Re: What Is Everyone Reading At the Moment?

Ready said:
evo said:
Yes I enjoyed Nick Hornby's Fever Pitch.Even if he was an Arsenal supporter.there are many parallels to Aussie rules though as you say.

They adapted if for a movie NYT.Wasn't bad.
The crowd scenes were filmed at Craven Cottage. Struggs may have been an extra.  :hihi

The book (published 1992) is much better, though. By about 1994/95 there was a huge backlash against Hornby, basically blaming him for the gentrification of the game and alleging he made it trendy to like football again. I've got the 200th-issue retrospective of When Saturday Comes which reprints his defence of himself. At that stage he wasn't a world-famous author but just some bloke who wrote a book, and I think the bile directed at him perplexed him.

Yeah Ready - the book is semi-autobiographical.. He was that person for the most part, and did attend Arsenal games growing up.
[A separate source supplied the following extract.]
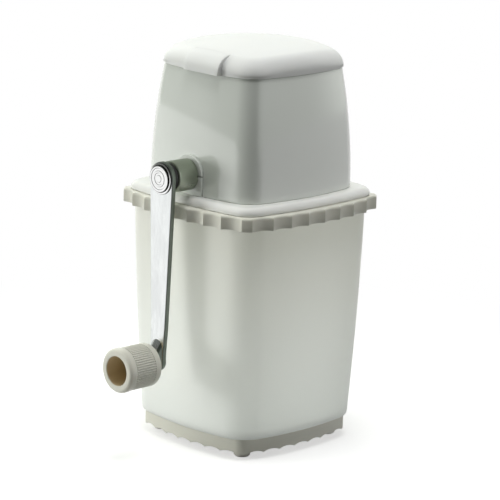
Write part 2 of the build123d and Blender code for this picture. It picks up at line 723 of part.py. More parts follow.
save(lid.part, "lid")

with BuildPart() as hinge_pin:
    with BuildSketch(Plane.YZ):
        with Locations((hinge_y, hinge_z)):
            Circle(hinge_pin_radius)
    extrude(amount=hinge_outer_end + hinge_side_gap, both=True)
save(hinge_pin.part, "hinge_pin")

# ================================================================ drive shaft
shaft_end = arm_front + arm_square_proud
shoulder = arm_back + shoulder_gap
with BuildPart() as drive_shaft:
    add(turned([
        (shoulder, 0),
        (shoulder, shaft_radius),
        (circlip_face, shaft_radius),
        (circlip_face, shaft_radius - circlip_groove_depth),
        (circlip_face + circlip_thickness + fixed_fit, shaft_radius - circlip_groove_depth),
        (circlip_face + circlip_thickness + fixed_fit, shaft_radius),
        (shaft_far_end, shaft_radius),
        (shaft_far_end, 0),
    ], axis_z))
    with BuildSketch(Plane.XZ):
        with Locations((0, axis_z)):
            Rectangle(shaft_square, shaft_square)
    extrude(amount=square_half, both=True)
    with BuildSketch(crank_plane(shoulder)):
        with Locations((0, axis_z)):
            Rectangle(arm_square, arm_square)
    extrude(amount=shoulder - shaft_end)
    with BuildSketch(crank_plane(shaft_end)):
        with Locations((0, axis_z)):
            Circle(bolt_radius + fixed_fit)
    extrude(amount=-bolt_length - bolt_bore_spare, mode=Mode.SUBTRACT)
save(drive_shaft.part, "drive_shaft")

# ================================================================ rotor blades and spacers
tooth_radii = (blade_root_radius, blade_tip_radius, blade_tip_radius, blade_root_radius)
for number in range(blade_count):
    blade_middle = (number - (blade_count - 1) / 2) * blade_pitch
    with BuildPart() as blade:
        with BuildSketch(crank_plane(blade_middle)):
            with Locations((0, axis_z)):
                Circle(blade_hub_radius)
            for turn in range(blade_tooth_count):
                start = 360 / blade_tooth_count * turn + blade_stagger * number
                with BuildLine():
                    Polyline([(radius * cos(radians(start + angle)),
                               axis_z + radius * sin(radians(start + angle)))
                              for radius, angle in zip(tooth_radii, tooth_angles)], close=True)
                make_face()
            with Locations((0, axis_z)):
                Rectangle(shaft_square + 2 * fixed_fit, shaft_square + 2 * fixed_fit,
                          mode=Mode.SUBTRACT)
        extrude(amount=blade_thickness / 2, both=True)
    save(blade.part, f"rotor_blade_{number + 1}")

for number in range(blade_count + 1):
    spacer_middle = (number - blade_count / 2) * blade_pitch
    with BuildPart() as spacer:
        with BuildSketch(crank_plane(spacer_middle)):
            with Locations((0, axis_z)):
                Circle(spacer_radius)
                Rectangle(shaft_square + 2 * fixed_fit, shaft_square + 2 * fixed_fit,
                          mode=Mode.SUBTRACT)
        extrude(amount=spacer_length / 2, both=True)
    save(spacer.part, f"rotor_spacer_{number + 1}")

# ================================================================ washer and circlip
save(turned([
    (far_flange_face + running_fit, bush_bore),
    (far_flange_face + running_fit, washer_radius),
    (far_flange_face + running_fit + washer_thickness, washer_radius),
    (far_flange_face + running_fit + washer_thickness, bush_bore),
], axis_z), "thrust_washer")
with BuildPart() as circlip:
    with BuildSketch(crank_plane(circlip_face + fixed_fit / 2)):
        with Locations((0, axis_z)):
            Circle(circlip_radius)
            Circle(shaft_radius - circlip_groove_depth + fixed_fit, mode=Mode.SUBTRACT)
        with Locations((0, axis_z + circlip_radius)):
            Rectangle(shaft_radius, 2 * shaft_radius, mode=Mode.SUBTRACT)
    extrude(amount=-circlip_thickness)
save(circlip.part, "circlip")

# ================================================================ hub sleeve and washer
save(turned([
    (sleeve_outer_end, bush_bore),
    (sleeve_outer_end, sleeve_radius - sleeve_outer_edge),
    (sleeve_outer_end + sleeve_outer_edge, sleeve_radius),
    (sleeve_inner_end - sleeve_inner_edge, sleeve_radius),
    (sleeve_inner_end, sleeve_radius - sleeve_inner_edge),
    (sleeve_inner_end, sleeve_bore_radius),
    (sleeve_inner_end - sleeve_bore_depth, sleeve_bore_radius),
    (sleeve_inner_end - sleeve_bore_depth, bush_bore),
], axis_z), "hub_sleeve")
save(turned([
    (arm_washer_face, bush_bore),
    (arm_washer_face, arm_washer_radius),
    (arm_washer_face + arm_washer_thickness, arm_washer_radius),
    (arm_washer_face + arm_washer_thickness, bush_bore),
], axis_z), "arm_washer")

# ================================================================ crank arm
with BuildPart() as crank_arm:
    # seen from the crank side: a tapering bar between two rounded ends
    with BuildSketch(crank_plane(arm_back + overshoot)):
        taper = (arm_head_radius - arm_foot_radius) / arm_throw
        rise = sqrt(1 - taper ** 2)
        with BuildLine():
            Polyline(
                (arm_head_radius * rise, axis_z - arm_head_radius * taper),
                (arm_foot_radius * rise, knob_z - arm_foot_radius * taper),
                (-arm_foot_radius * rise, knob_z - arm_foot_radius * taper),
                (-arm_head_radius * rise, axis_z - arm_head_radius * taper),
                close=True,
            )
        make_face()
        with Locations((0, axis_z)):
            Circle(arm_head_radius)
        with Locations((0, knob_z)):
            Circle(arm_foot_radius)
    extrude(amount=arm_back + overshoot - arm_seat)
    # seen from the side: the head is flat, the bar leans out and bends a little more low down
    with BuildSketch(Plane.YZ):
        head_bottom = axis_z - arm_head_radius
        low_end = knob_z - arm_foot_radius - overshoot
        high_end = axis_z + arm_head_radius + overshoot
        back_line = [
            (arm_low_back, low_end),
            (arm_low_back, knob_z + arm_kick_flat),
            (arm_back - arm_lean, knob_z + arm_kick_start),
            (arm_back, head_bottom),
            (arm_back, high_end),
        ]
        with BuildLine():
            Polyline(back_line + [(y - arm_thickness, z) for y, z in reversed(back_line)],
                     close=True)
        make_face()
    extrude(amount=2 * arm_head_radius, both=True, mode=Mode.INTERSECT)
    # boss for the knob pin: a ramp and sloping sides lead from the bar up to a small face
    boss_foot_radius = arm_foot_radius - arm_boss_inset
    boss_root = arm_low_front + arm_thickness / 2
    with BuildSketch(crank_plane(boss_root)):
        with Locations((0, knob_z + arm_boss_climb / 2)):
            SlotCenterToCenter(arm_boss_climb, 2 * boss_foot_radius, rotation=90)
    with BuildSketch(crank_plane(arm_seat)):
        with Locations((0, knob_z)):
            SlotCenterToCenter(arm_boss_radius / 10, 2 * arm_boss_radius, rotation=90)
    loft()
    with BuildSketch(crank_plane(arm_back + overshoot)):
        with Locations((0, axis_z)):
            Rectangle(arm_square + 2 * fixed_fit, arm_square + 2 * fixed_fit)
        with Locations((0, knob_z)):
            Circle(pin_radius + fixed_fit)
    extrude(amount=arm_back + 2 * overshoot - arm_seat, mode=Mode.SUBTRACT)
save(crank_arm.part, "crank_arm")

# ================================================================ hub caps and crank bolt
save(turned([
    (arm_front - fixed_fit, bolt_head_radius + fixed_fit),
    (arm_front - fixed_fit, cap_rear_radius),
    (cap_rear_face + cap_edge, cap_rear_radius),
    (cap_rear_face, cap_rear_radius - cap_edge),
    (cap_rear_face, bolt_head_radius + fixed_fit),
], axis_z), "hub_cap_rear")
cap_back = cap_rear_face - fixed_fit
cap_face = cap_back - cap_front_thickness
cap_rings = []
for ring_outer, ring_inner in cap_grooves:
    cap_rings += [
        (cap_face, ring_outer),
        (cap_face + cap_relief, ring_outer - cap_relief),
        (cap_face + cap_relief, ring_inner + cap_relief),
        (cap_face, ring_inner),
    ]
save(turned([
    (cap_back, 0),
    (cap_back, cap_front_radius),
    (cap_face + cap_edge, cap_front_radius),
    (cap_face, cap_front_radius - cap_edge),
] + cap_rings + [
    (cap_face, 0),
], axis_z), "hub_cap_front")
save(turned([
    (cap_rear_face + fixed_fit, 0),
    (cap_rear_face + fixed_fit, bolt_head_radius),
    (arm_front - fixed_fit, bolt_head_radius),
    (arm_front - fixed_fit, bolt_radius),
    (arm_front + bolt_length, bolt_radius),
    (arm_front + bolt_length, 0),
], axis_z), "crank_bolt")

# ================================================================ knob pin, washer, screw
pin_end = knob_floor - pin_proud
with BuildPart() as knob_pin:
    add(turned([
        (pin_end, 0),
        (pin_end, pin_radius),
        (arm_low_back + fixed_fit, pin_radius),
        (arm_low_back + fixed_fit, pin_head_radius),
        (arm_low_back + fixed_fit + pin_head_thickness - pin_head_edge, pin_head_radius),
        (arm_low_back + fixed_fit + pin_head_thickness, pin_head_radius - pin_head_edge),
        (arm_low_back + fixed_fit + pin_head_thickness, 0),
    ], knob_z))
    with BuildSketch(crank_plane(pin_end)):
        with Locations((0, knob_z)):
            Circle(knob_screw_radius + fixed_fit)
    extrude(amount=-knob_screw_length - knob_screw_bore_spare, mode=Mode.SUBTRACT)
save(knob_pin.part, "knob_pin")
knob_washer_back = pin_end - fixed_fit
knob_washer_front = knob_washer_back - washer_thickness
save(turned([
    (knob_washer_front, knob_screw_radius + fixed_fit),
    (knob_washer_front, knob_washer_radius),
    (knob_washer_back, knob_washer_radius),
    (knob_washer_back, knob_screw_radius + fixed_fit),
], knob_z), "knob_washer")
with BuildPart() as knob_screw:
    head_back = knob_washer_front - fixed_fit
    add(turned([
        (head_back - knob_screw_head, 0),
        (head_back - knob_screw_head, knob_screw_top_radius),
        (head_back - knob_screw_head + knob_screw_crown, knob_screw_head_radius),
        (head_back, knob_screw_head_radius),
        (head_back, knob_screw_radius),
        (pin_end + knob_screw_length, knob_screw_radius),
        (pin_end + knob_screw_length, 0),
    ], knob_z))
    with BuildSketch(crank_plane(head_back - knob_screw_head)):
        with Locations((0, knob_z)):
            Rectangle(2 * knob_screw_head_radius, knob_screw_slot[0])
    extrude(amount=-knob_screw_slot[1], mode=Mode.SUBTRACT)
save(knob_screw.part, "knob_screw")

# ================================================================ knob grip
rib_start = knob_face + knob_rim_width + knob_groove
rib_end = knob_tail - knob_tail_plain
round_start = knob_tail - knob_tail_round
with BuildPart() as knob_grip:
    with BuildSketch(Plane.YZ):
        with BuildLine():
            bore = pin_radius + running_fit
            Polyline(
                (knob_face + knob_rim_round, knob_z + knob_bore_radius),
                (knob_floor, knob_z + knob_bore_radius),
                (knob_floor, knob_z + bore),
                (knob_tail, knob_z + bore),
                (knob_tail, knob_z + knob_body_radius - knob_tail_round),
            )
            RadiusArc((knob_tail, knob_z + knob_body_radius - knob_tail_round),
                      (round_start, knob_z + knob_body_radius), -knob_tail_round)
            Polyline(
                (round_start, knob_z + knob_body_radius),
                (rib_start, knob_z + knob_body_radius),
                (rib_start, knob_z + knob_body_radius - knob_groove),
                (knob_face + knob_rim_width, knob_z + knob_body_radius - knob_groove),
                (knob_face + knob_rim_width, knob_z + knob_rim_radius),
                (knob_face + knob_rim_round, knob_z + knob_rim_radius),
            )
            ThreePointArc(
                (knob_face + knob_rim_round, knob_z + knob_rim_radius),
                (knob_face, knob_z + (knob_rim_radius + knob_bore_radius) / 2),
                (knob_face + knob_rim_round, knob_z + knob_bore_radius),
            )
        make_face()
    revolve(axis=Axis((0, 0, knob_z), (0, 1, 0)))
    with BuildSketch(crank_plane(rib_end)):
        with Locations((0, knob_z)):
            with PolarLocations(knob_body_radius, knob_rib_count):
                Circle(knob_rib_depth)
    extrude(amount=rib_end - rib_start, mode=Mode.SUBTRACT)
save(knob_grip.part, "knob_grip")
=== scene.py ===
"""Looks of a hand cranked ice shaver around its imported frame."""

import bmesh
import bpy
from math import asin, atan2, cos, pi, radians, sin, sqrt
from mathutils import Matrix, Vector


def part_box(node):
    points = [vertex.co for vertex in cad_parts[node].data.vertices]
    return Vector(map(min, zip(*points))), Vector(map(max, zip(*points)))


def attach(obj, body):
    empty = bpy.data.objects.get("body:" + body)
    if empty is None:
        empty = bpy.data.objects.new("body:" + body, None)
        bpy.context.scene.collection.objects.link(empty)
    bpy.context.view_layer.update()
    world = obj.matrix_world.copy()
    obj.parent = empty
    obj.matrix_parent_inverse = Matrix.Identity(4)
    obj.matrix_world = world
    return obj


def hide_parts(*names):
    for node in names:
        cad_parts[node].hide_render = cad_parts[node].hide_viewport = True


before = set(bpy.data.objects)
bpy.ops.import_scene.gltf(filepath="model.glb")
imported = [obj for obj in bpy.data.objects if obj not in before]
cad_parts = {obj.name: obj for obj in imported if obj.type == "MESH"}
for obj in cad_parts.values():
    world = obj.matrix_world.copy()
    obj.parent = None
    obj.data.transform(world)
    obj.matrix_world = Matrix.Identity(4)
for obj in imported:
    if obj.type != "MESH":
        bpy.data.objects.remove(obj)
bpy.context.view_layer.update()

MM = 0.001
BODY_Y = 20.9            # middle of the body in the frame, mm along Y
CRANK_Z = 170.3          # height of the crank axis
KNOB_Z = 57.4            # height of the knob axis at rest
DECK_LOW, DECK_TOP = 153.2, 157.9
HOPPER_TOP = 231.7
LID_LOW, LID_CROWN, LID_DOME = 231.85, 247.5, 240.0
HINGE_Y, HINGE_Z = 50.0, 231.6
BOSS_FACE = -52.09


# ---------------------------------------------------------------- outlines
def rounded_quad(half, bow, corner, side_points=48, corner_points=14):
    """Points (x, y) round a square with bowed sides and round corners, in mm."""
    reach = half - bow
    big = (reach * reach + bow * bow) / (2 * bow)
    off = big - half
    inner = big - corner
    t = (-off + sqrt(2 * inner * inner - off * off)) / 2
    end = atan2(t, t + off)
    points = []
    for side in range(4):
        turn = side * pi / 2
        local = []
        for i in range(side_points):
            a = end * (-1 + 2 * i / side_points)
            local.append((big * cos(a) - off, big * sin(a)))
        for i in range(corner_points):
            a = end + (pi / 2 - 2 * end) * i / corner_points
            local.append((t + corner * cos(a), t + corner * sin(a)))
        for x, y in local:
            points.append((x * cos(turn) - y * sin(turn), x * sin(turn) + y * cos(turn)))
    return points


def ring(half, bow, corner, z, shape=None, **counts):
    """One closed row of points of the bowed square at a level, in mm, in the frame."""
    row = []
    for x, y in rounded_quad(half, bow, corner, **counts):
        here = z
        if shape:
            x, y, here = shape(x, y, z)
        row.append((x, y + BODY_Y, here))
    return row


def side_profile(half, bow, corner):
    """Depth of the bowed square's outline over a place along its side, and its corner's place."""
    reach = half - bow
    big = (reach * reach + bow * bow) / (2 * bow)
    off = big - half
    inner = big - corner
    t = (-off + sqrt(2 * inner * inner - off * off)) / 2
    end = big * sin(atan2(t, t + off))

    def depth(place):
        if abs(place) <= end:
            return sqrt(big * big - place * place) - off
        return t + sqrt(max(0.0, corner * corner - (abs(place) - t) ** 2))

    return depth, t + corner * sqrt(0.5)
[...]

BTW I don't think there was much wrong with the gentrification of English Football - What happened in the '80's (hooligans) was a disgrace. Shame ticket prices are so expensive.

I have vivid memories of attending a Wolves v West Brom match at Molineux (in Wolverhampton) on a few years ago. They are bitter rivals, and are neighbours (similarities to Collingwood & Richmond) and the hatred is a lot more intense. I caught the train from London, and was going to meet a local friend who was just outside the gate. The problem was that everyone who got off the train was a West Brom fan, and I got caught in a serious police escort to the ground.. Towards the end I just had to drift away...

Happy to say that I am a Wolves Fan (Gold & Black)!!
 
Re: What Is Everyone Reading At the Moment?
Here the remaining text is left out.